The suggestion that the use of such a fund for investment in government obligations represents a reduction in the risk inherent in any investment is subject to question. The investor in such a fund assumes risks as to the fidelity, accountability and expertise of the fund managers as well as the financial stability and responsibility of the entities whose obligations are represented in the portfolio of the fund. But that is not the issue. We cannot base our answer on anticipated advantages of such an investment. Instead, we must determine whether ownership interests in such a fund constitute "direct debt securities of the United States" within the meaning of article 2561(b), V.T.C.S., or "obligations of the United States of America" within the meaning of article 1269j-3, V.T.C.S.
A "government security" is defined by the Investment Company Act of 1940 to be
any security issued or guaranteed as to principal or interest by the United States, or by a person controlled or supervised by and acting as an instrumentality of the Government of the United States pursuant to authority granted by the Congress of the United States; or any certificate of deposit for any of the foregoing.
15 U.S.C. s 80a-2(a)(16). It is noteworthy that under the Texas Securities Act, article 581-1, et. seq., V.T.C.S., a direct sale of government securities to a purchaser is an exempt transaction, but the sale of an interest in a mutual fund dealing in such government securities is not. See V.T.C.S. art. 581-5, subsec. M.
In Bankers Farm Mortgage Company v. United States, 69 F.Supp. 197 (U.S.Ct.Cl.1947), cert. denied, 331 U.S. 831 (1947), a case which arose before the Investment Act of 1940 was enacted, it was contended that bonds issued by the Bankers Joint Stock Land Bank of Milwaukee were obligations of the United States because the bank was organized and existed under a federal charter pursuant to an act of Congress which declared such bonds "instrumentalities of the United States Government" and exempt from taxation. The plaintiff was a corporation formed to buy up the bank's outstanding bonds after the bank had defaulted on their payment and had become insolvent.
The Bankers Farm Mortgage Company court observed that the bank, which loaned money to farmers for profit, was organized for private gain and that all its capital was furnished by private investors. The Court held the bonds not to be obligations of the United States, saying:
Neither the statute nor the bonds contain any express promise by defendant [the United States] to pay the bonds, or to become liable for any other obligation or debt of the bank, and we think no such obligation can be inferred or implied in the circumstances.
69 F.Supp. at 202.
Open-end money market investment companies (mutual funds) are organized for private gain with capital provided by private investors, and the United States has made no express or implied promise to be liable, or to become liable, for the obligations of such companies notwithstanding that the companies themselves may invest in government securities and are subject to federal regulatory control. See 15 U.S.C. s 80a-1 et seq. (the Investment Company Act of 1940). The investment of funds in obligations or shares of such companies (which companies are not chartered by Congress or made tax exempt and are not by Congress made instrumentalities of the government) is not an investment of funds in obligations of the United States of America within the meaning of article 1269j-3, V.T.C.S., nor an investment in direct debt securities of the United States within the meaning of article 2561(b)(2), V.T.C.S.
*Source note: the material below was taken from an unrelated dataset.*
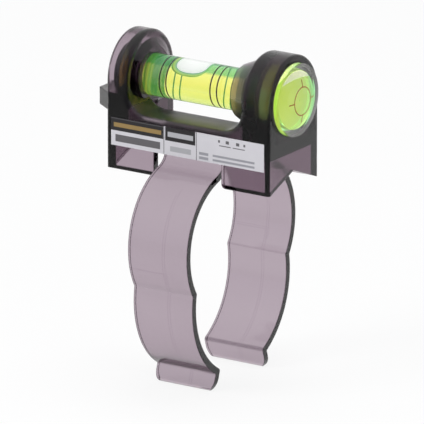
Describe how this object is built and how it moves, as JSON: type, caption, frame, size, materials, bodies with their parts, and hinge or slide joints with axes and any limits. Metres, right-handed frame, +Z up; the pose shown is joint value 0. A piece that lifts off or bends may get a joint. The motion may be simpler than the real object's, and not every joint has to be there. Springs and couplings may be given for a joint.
{
  "type": "clip-on drill level",
  "caption": "Smoke-clear clip-on level with spring arms that snap round a drill, a tubular vial between its ears and a domed round vial in one end.",
  "frame": {"origin": "centre of the drill housing that the arms grip, on the middle of the arms' width", "axes": "+X along the tubular vial towards the round vial, -Y towards the label, +Z up from the drill to the vials"},
  "size_m": [0.0695, 0.0616, 0.1076],
  "materials": {
    "smoke_plastic": "polished, smoke-tinted clear moulding",
    "clear_plastic": "polished and clear",
    "tube_spirit": "clear yellow-green liquid",
    "round_spirit": "clear yellow-green liquid",
    "bubble": "bright air bubble",
    "black_ink": "printed line",
    "ring_ink": "printed ring",
    "white_plastic": "satin",
    "label": "printed film"
  },
  "bodies": {
    "level": {"body": "smoke_plastic", "tube_barrel": "clear_plastic", "tube_plug": "clear_plastic", "tube_spirit": "tube_spirit", "tube_lines": "black_ink", "round_lens": "clear_plastic", "round_disc": "white_plastic", "round_spirit": "round_spirit", "round_ring": "ring_ink", "label": "label"},
    "tube_air": {"tube_bubble": "bubble"},
    "round_air": {"round_bubble": "bubble"}
  },
  "joints": [
    {"name": "tube_bubble_run", "type": "slide", "parent": "level", "child": "tube_air", "axis": [1, 0, 0], "range_m": [-0.0129, 0.0169]},
    {"name": "round_bubble_run", "type": "hinge", "parent": "level", "child": "round_air", "pos_m": [-0.00225, 0, 0.0645], "axis": [0, 1, 0], "range_deg": [0, 18.4]}
  ]
}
A similar question was considered by this office in Attorney General Opinion JM-23 (1983). There, a statute (since amended) authorized counties to invest idle funds only in "direct debt securities of the United States." See V.T.C.S. art. 2549(c). The question was whether Dallas County might utilize "repurchase agreements" involving securities of the United States for short term investments, i.e., whether an investment in such repurchase agreements was an investment in "direct debt securities of the United States."
The opinion concluded that an investment in such repurchase agreements was not the statutory equivalent of investing in direct debt securities of the United States. We reach an analagous conclusion here. Cf. Attorney General Opinions MW-343 (1981); MW-224 (1980). In our opinion, the existing statutes of this state do not authorize the city of Arlington to invest its funds in a money market mutual fund regulated by the federal government, even though the fund deals solely in obligations of the United States.
As a matter of interest, two proposals to expressly authorize the investment of public funds in money market mutual funds were defeated by the Sixty-ninth Legislature in 1985. See S.B. No. 766, 69th Leg. (1985); H.B. No. 2078, 69th Leg. (1985).
The existing statutes of this state do not authorize the city of Arlington to invest its funds in a money market mutual fund dealing solely in obligations of the United States.
Very truly yours,
Attorney General of Texas
First Assistant Attorney General
Executive Assistant Attorney General
Chairman, Opinion Committee
Prepared by Bruce Youngblood
Assistant Attorney General
FN1 Contemporary amendments to article 2525, V.T.C.S., were saved from repeal by section 2 of Acts 1985, 69th Leg., ch. 240, at 1204, enacting the Treasury Act. See Acts 1985, 69th Leg., ch. 71, at 488.